The “Attempt First” Rule

Never photograph a problem before attempting it yourself. Even a wrong attempt teaches you something. Use Gauth to identify where your reasoning went wrong, not to bypass reasoning entirely.

The Explanation Audit

After Gauth shows a step-by-step solution, ask yourself at each step: “Could I explain why this step was taken?” If not, that step represents a gap in your understanding that needs attention.

The Re-Solve Test

After understanding a Gauth solution, close the app and re-solve the problem from scratch on paper. If you can reproduce the solution without looking, you have learned it. If you cannot, review the solution again and try once more.

The Teaching Test

The ultimate test of understanding is explaining the solution to someone else. If you can teach a friend or family member how to solve a geometry problem, you genuinely understand it.

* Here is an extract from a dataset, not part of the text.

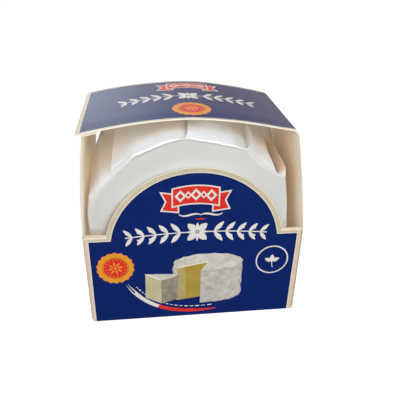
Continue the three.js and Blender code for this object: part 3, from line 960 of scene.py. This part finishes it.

Common Geometry Mistakes to Watch For

Gauth can help you identify these common errors:

  • Confusing congruence with similarity: Congruent means same size and shape. Similar means same shape, different size.
  • Applying the wrong triangle congruence criterion: ASA is not the same as AAS. Make sure you are identifying the correct corresponding parts.
  • Forgetting units: Area is in square units. Perimeter/circumference is in linear units.
  • Pythagorean theorem direction: c² = a² + b² only applies to right triangles, and c must be the hypotenuse.
  • Arc length vs. arc measure: Arc measure is in degrees. Arc length is a distance.

Beyond Geometry: Building Mathematical Confidence

The study skills you develop while mastering geometry with Gauth — attempting problems before seeking help, reading solutions for understanding, re-solving to verify comprehension — are transferable to every future math course and beyond.

These same principles of structured learning, deliberate practice, and using tools for understanding rather than shortcuts apply in professional contexts as well. Tools like Flowith demonstrate how AI can assist with complex problem-solving across many domains when approached with the same disciplined, learning-oriented mindset.

Conclusion

Geometry mastery in four weeks is achievable with consistent daily practice and effective use of Gauth’s step-by-step solver. The key is discipline: attempt problems before using Gauth, read every explanation step, re-solve problems independently, and gradually reduce your dependence on the tool as your understanding grows.

Gauth is a powerful learning assistant, but it is your effort and engagement that create actual understanding. Use it wisely, practice consistently, and you will find that geometry — the subject that initially felt so different from algebra — becomes manageable, logical, and even satisfying.